Sept. 21, Robert Lawson, director of the Bridwell Institute for Economic Freedom at the SMU Dallas Cox School of Business, for a commentary about Hong Kong’s slide from the top spot on the Economic Freedom Index. Published in the Orange County Register under the heading A blow to liberty: Hong Kong is no longer No. 1 in economic freedom: https://tinyurl.com/54rya375

​In the late 1980s at the invitation of Milton Friedman and Michael Walker of the Fraser Institute in Canada, I became involved in a project to measure economic freedom.
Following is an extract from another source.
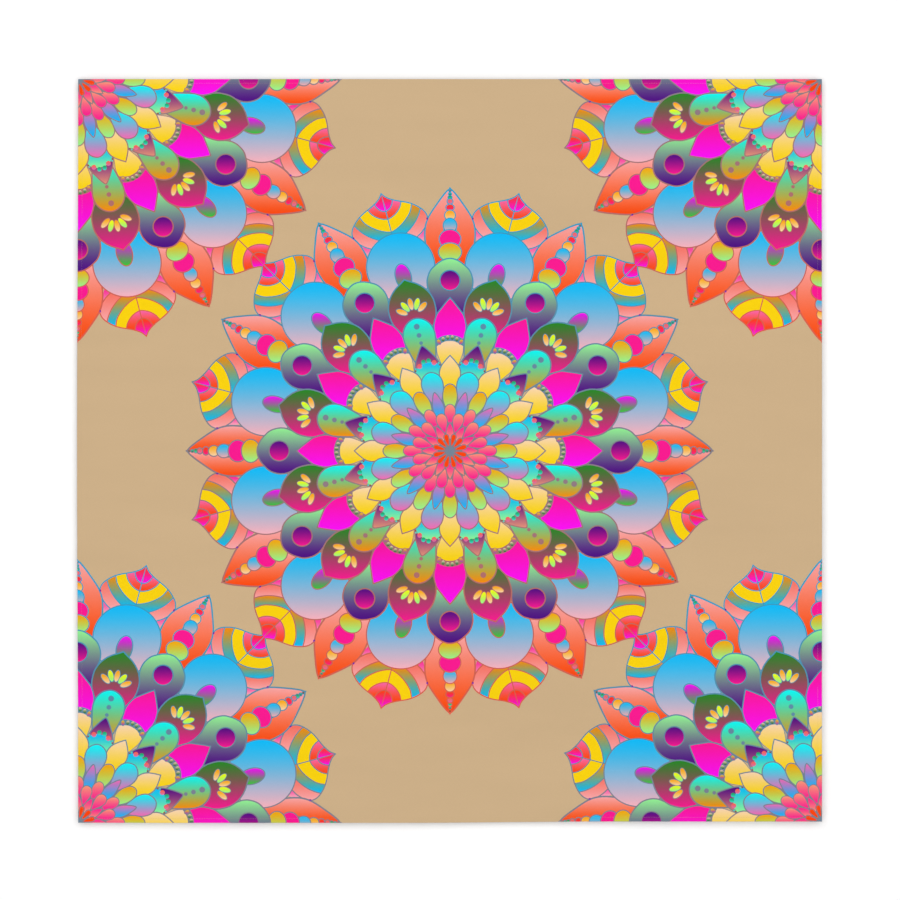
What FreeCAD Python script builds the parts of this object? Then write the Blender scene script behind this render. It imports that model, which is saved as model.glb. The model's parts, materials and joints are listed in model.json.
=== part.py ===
"""Printed square cloth that hangs flat on a wall, with a double-turned hem sewn along each side.

Frame: +Z up, the printed face towards -Y and the wall at +Y. The origin is the middle of the
top edge, on the plane of the hems' backs, which lies against the wall. Millimetres.

The cloth bends most easily just below its stiff top hem. There the face cloth is divided into
a header band, which stays on the wall, and the printed panel, which can be lifted from below.
"""

import FreeCAD, Part
import os

# Cloth
CLOTH_WIDTH = 1400.0
CLOTH_DROP = 1400.0
CLOTH_THICKNESS = 0.5

# Double-turned hems: the edge is turned to the back, and its raw edge is tucked under
TOP_HEM_WIDTH = 10.0
BOTTOM_HEM_WIDTH = 10.0
SIDE_HEM_WIDTH = 10.0
TURN_SLIT = 0.1  # air between the turned ply and the tucked ply
TUCK_SETBACK = 1.0  # from the edge fold's centre to the tucked ply's raw edge

# Seams: a needle thread on the printed face and a bobbin thread on the hem's back
THREAD_WIDTH = 0.3
THREAD_THICKNESS = 0.3
NEEDLE_THREAD_SINK = 0.2  # how deep tension pulls it into the printed face
SEAM_FROM_HEM_FOLD = 2.0  # from a hem's inner fold to the middle of its seam
SEAM_FROM_SIDE_EDGE = 3.0  # where the top and bottom seams start and end

# Clearances
BEND_SLIT = 0.2  # between the header band and the printed panel
HEM_END_GAP = 0.3  # between a side hem's end and the hem that it meets
THREAD_END_GAP = 0.3  # between a thread's end and what it stops at

# The stack of plies at a hem, from the wall to the printed face
TURN_RADIUS = CLOTH_THICKNESS + TURN_SLIT / 2.0
FACE_BACK_Y = -2.0 * TURN_RADIUS
FACE_FRONT_Y = FACE_BACK_Y - CLOTH_THICKNESS
EDGE_RADIUS = -FACE_FRONT_Y / 2.0

# Places that several pieces share
SIDE_X = CLOTH_WIDTH / 2.0
PANEL_TOP_Z = -(TOP_HEM_WIDTH + BEND_SLIT)
SIDE_HEM_TOP_Z = -(TOP_HEM_WIDTH + HEM_END_GAP)
BOTTOM_HEM_TOP_Z = -(CLOTH_DROP - BOTTOM_HEM_WIDTH)
SIDE_HEM_FOOT_Z = BOTTOM_HEM_TOP_Z + HEM_END_GAP
TOP_SEAM_Z = -(TOP_HEM_WIDTH - SEAM_FROM_HEM_FOLD)
BOTTOM_SEAM_Z = BOTTOM_HEM_TOP_Z - SEAM_FROM_HEM_FOLD
SIDE_SEAM_X = SIDE_X - SIDE_HEM_WIDTH + SEAM_FROM_HEM_FOLD
SIDE_SEAM_TOP_Z = SIDE_HEM_TOP_Z - SEAM_FROM_HEM_FOLD
SIDE_NEEDLE_FOOT_Z = BOTTOM_SEAM_Z + THREAD_WIDTH / 2.0 + THREAD_END_GAP
SIDE_BOBBIN_FOOT_Z = SIDE_HEM_FOOT_Z + THREAD_END_GAP


def block(x_range, y_range, z_range):
    """A block between two faces on each axis."""
    corner = FreeCAD.Vector(x_range[0], y_range[0], z_range[0])
    size = [high - low for low, high in (x_range, y_range, z_range)]
    return Part.makeBox(*size, corner)


def hem_section(hem_width):
    """The outline of a double-turned hem across its length, as a face in the X-Y plane.

    X runs from the cloth's edge inwards and Y from the wall (0) to the printed face. The ply
    comes round the edge fold from the printed face, runs inwards along the wall, turns at the
    hem's fold, and its raw edge ends inside the hem.
    """
    def point(x, y):
        return FreeCAD.Vector(x, y, 0)

    edge, turn, ply = EDGE_RADIUS, TURN_RADIUS, CLOTH_THICKNESS
    fold_x = hem_width - turn
    raw_x = edge + TUCK_SETBACK
    edge_outside = Part.Arc(point(edge, FACE_FRONT_Y), point(0, -edge), point(edge, 0))
    turn_outside = Part.Arc(point(fold_x, 0), point(hem_width, -turn), point(fold_x, FACE_BACK_Y))
    turn_inside = Part.Arc(
        point(fold_x, FACE_BACK_Y + ply), point(hem_width - ply, -turn), point(fold_x, -ply)
    )
    edge_inside = Part.Arc(point(edge, -ply), point(ply, -edge), point(edge, FACE_BACK_Y))
    outline = [
        edge_outside,
        Part.LineSegment(point(edge, 0), point(fold_x, 0)),
        turn_outside,
        Part.LineSegment(point(fold_x, FACE_BACK_Y), point(raw_x, FACE_BACK_Y)),
        Part.LineSegment(point(raw_x, FACE_BACK_Y), point(raw_x, FACE_BACK_Y + ply)),
        Part.LineSegment(point(raw_x, FACE_BACK_Y + ply), point(fold_x, FACE_BACK_Y + ply)),
        turn_inside,
        Part.LineSegment(point(fold_x, -ply), point(edge, -ply)),
        edge_inside,
        Part.LineSegment(point(edge, FACE_BACK_Y), point(edge, FACE_FRONT_Y)),
    ]
    return Part.Face(Part.Wire([piece.toShape() for piece in outline]))


def side_hem():
    """The right-hand hem, from below the top hem to above the bottom hem."""
    strip = hem_section(SIDE_HEM_WIDTH).extrude(
        FreeCAD.Vector(0, 0, SIDE_HEM_TOP_Z - SIDE_HEM_FOOT_Z)
    )
    strip = strip.mirror(FreeCAD.Vector(0, 0, 0), FreeCAD.Vector(1, 0, 0))
    strip.translate(FreeCAD.Vector(SIDE_X, 0, SIDE_HEM_FOOT_Z))
    return strip


def level_hem(hem_width, edge_z, inwards):
    """A hem along the top or bottom edge, over the cloth's whole width.

    edge_z is the edge's height, and inwards is 1 where the hem lies above it and -1 below it.
    """
    strip = hem_section(hem_width).extrude(FreeCAD.Vector(0, 0, CLOTH_WIDTH))
    strip.rotate(FreeCAD.Vector(0, 0, 0), FreeCAD.Vector(0, 1, 0), -90.0)
    if inwards < 0:
        strip = strip.mirror(FreeCAD.Vector(0, 0, 0), FreeCAD.Vector(0, 0, 1))
    strip.translate(FreeCAD.Vector(SIDE_X, 0, edge_z))
    return strip


def thread(run_x, run_z, on_face):
    """A seam's thread as one bar: run_x and run_z are where it starts and ends.

    A needle thread lies partly sunk in the printed face, and a bobbin thread is flush with
    the back, so that the hems lie flat on the wall.
    """
    if on_face:
        back = FACE_FRONT_Y + NEEDLE_THREAD_SINK
    else:
        back = 0.0
    return block(run_x, (back - THREAD_THICKNESS, back), run_z)


def about(middle):
    """The range across a thread whose middle line is there."""
    return (middle - THREAD_WIDTH / 2.0, middle + THREAD_WIDTH / 2.0)


def level_thread(seam_z, on_face):
    """The thread of the top or bottom seam."""
    end = SIDE_X - SEAM_FROM_SIDE_EDGE
    return thread((-end, end), about(seam_z), on_face)


def side_thread(on_face):
    """The thread of the right-hand side seam."""
    foot = SIDE_NEEDLE_FOOT_Z if on_face else SIDE_BOBBIN_FOOT_Z
    return thread(about(SIDE_SEAM_X), (foot, SIDE_SEAM_TOP_Z), on_face)


def mirrored(shape):
    """The same piece on the cloth's left-hand side."""
    return shape.mirror(FreeCAD.Vector(0, 0, 0), FreeCAD.Vector(1, 0, 0))


def face_cloth():
    """The printed panel below the bend line, with its side edges inside the hems' edge folds."""
    inner_x = SIDE_X - EDGE_RADIUS
    face_y = (FACE_FRONT_Y, FACE_BACK_Y)
    foot_z = -CLOTH_DROP + EDGE_RADIUS
    panel = block((-inner_x, inner_x), face_y, (foot_z, PANEL_TOP_Z))
    foot = block((-SIDE_X, SIDE_X), face_y, (foot_z, BOTTOM_HEM_TOP_Z))
    return panel.fuse(foot).removeSplitter()


def header_cloth():
    """The printed cloth in front of the top hem, above the bend line."""
    face_y = (FACE_FRONT_Y, FACE_BACK_Y)
    return block((-SIDE_X, SIDE_X), face_y, (-TOP_HEM_WIDTH, -EDGE_RADIUS))


def whole_hanging():
    """Every piece of the hanging, by name."""
    needle = {
        "top_needle_thread": level_thread(TOP_SEAM_Z, True),
        "bottom_needle_thread": level_thread(BOTTOM_SEAM_Z, True),
        "right_needle_thread": side_thread(True),
        "left_needle_thread": mirrored(side_thread(True)),
    }
    bobbin = {
        "top_bobbin_thread": level_thread(TOP_SEAM_Z, False),
        "bottom_bobbin_thread": level_thread(BOTTOM_SEAM_Z, False),
        "right_bobbin_thread": side_thread(False),
        "left_bobbin_thread": mirrored(side_thread(False)),
    }
    panel_threads = [
        needle["bottom_needle_thread"], needle["right_needle_thread"], needle["left_needle_thread"]
    ]
    right_hem = side_hem().cut(bobbin["right_bobbin_thread"])
    bottom_hem = level_hem(BOTTOM_HEM_WIDTH, -CLOTH_DROP, 1)
    top_hem = level_hem(TOP_HEM_WIDTH, 0.0, -1)
    pieces = {
        "header_band": header_cloth().cut(needle["top_needle_thread"]),
        "printed_panel": face_cloth().cut(panel_threads),
        "top_hem": top_hem.cut(bobbin["top_bobbin_thread"]),
        "bottom_hem": bottom_hem.cut(bobbin["bottom_bobbin_thread"]),
        "right_hem": right_hem,
        "left_hem": mirrored(right_hem),
    }
    pieces.update(needle)
    pieces.update(bobbin)
    return pieces


def main():
    """Builds the hanging and writes one file for each piece."""
    os.makedirs("parts", exist_ok=True)
    for name, shape in whole_hanging().items():
        if not shape.isValid() or len(shape.Solids) != 1:
            raise ValueError(name + " isn't one sound solid")
        shape.Solids[0].exportStep(os.path.join("parts", name + ".step"))
        box = shape.BoundBox
        print(name, "volume", round(shape.Volume, 1), "z", round(box.ZMin, 2), round(box.ZMax, 2))


main()
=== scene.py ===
# A printed cloth wall hanging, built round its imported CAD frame. One square of cloth carries a
# mandala in its middle and a quarter of the same mandala in each corner. The print is real
# geometry: every dyed area is its own set of faces, cut out of the cloth's sheet, and each corner
# of a face carries its dye. Lengths in this file are millimetres, up to the point where a mesh is
# made. In the flat cloth a place is (across, up), from the middle of the top edge.

import json
import logging
import math
from dataclasses import dataclass, field
from enum import Enum
from typing import Callable, Iterator, Optional

import bmesh
import bpy
import numpy as np
from mathutils.geometry import delaunay_2d_cdt
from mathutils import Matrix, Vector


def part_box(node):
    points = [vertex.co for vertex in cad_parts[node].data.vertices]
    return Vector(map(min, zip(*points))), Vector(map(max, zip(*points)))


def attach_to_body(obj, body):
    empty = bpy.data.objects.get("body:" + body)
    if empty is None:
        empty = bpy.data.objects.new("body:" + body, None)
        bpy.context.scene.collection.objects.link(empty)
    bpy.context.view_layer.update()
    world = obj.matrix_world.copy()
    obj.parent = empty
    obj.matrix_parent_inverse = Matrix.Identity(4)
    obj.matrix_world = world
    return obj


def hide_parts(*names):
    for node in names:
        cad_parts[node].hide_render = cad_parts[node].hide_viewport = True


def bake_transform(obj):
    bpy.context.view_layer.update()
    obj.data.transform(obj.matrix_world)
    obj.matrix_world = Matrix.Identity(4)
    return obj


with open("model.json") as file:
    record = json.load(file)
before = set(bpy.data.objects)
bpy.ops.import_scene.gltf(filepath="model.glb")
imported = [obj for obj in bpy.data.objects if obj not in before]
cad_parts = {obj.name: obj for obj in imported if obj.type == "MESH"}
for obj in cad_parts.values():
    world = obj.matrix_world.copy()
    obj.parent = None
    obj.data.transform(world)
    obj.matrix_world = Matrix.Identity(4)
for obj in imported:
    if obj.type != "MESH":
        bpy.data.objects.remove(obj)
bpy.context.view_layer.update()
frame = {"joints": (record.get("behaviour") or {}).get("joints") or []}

log = logging.getLogger("hanging")
METRES = 0.001
ONE_MILLIMETRE = 1.0 / METRES

Point = tuple[float, float]
Outline = list[Point]


# ---------------------------------------------------------------------------------------------
# Dyes and finishes
# ---------------------------------------------------------------------------------------------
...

The resulting Economic Freedom of the World (EFW) index, published annually since 1996, provides economic freedom ratings for up to 165 countries and jurisdictions as far back as 1970. In each and every published edition of the EFW index, Hong Kong had been rated as the most economically free economy – that is, until now. The newly released EFW index has downgraded Hong Kong to second place with Singapore now taking top honors.

Hong Kong’s five-decade reign as the most economically free jurisdiction in the EFW index was no surprise to those of us compiling the data. We remember watching Milton and Rose Friedman’s Free To Choose series on PBS in the 1980s that celebrated the territory’s economic freedoms, and the data we collected reflected what we saw on the show.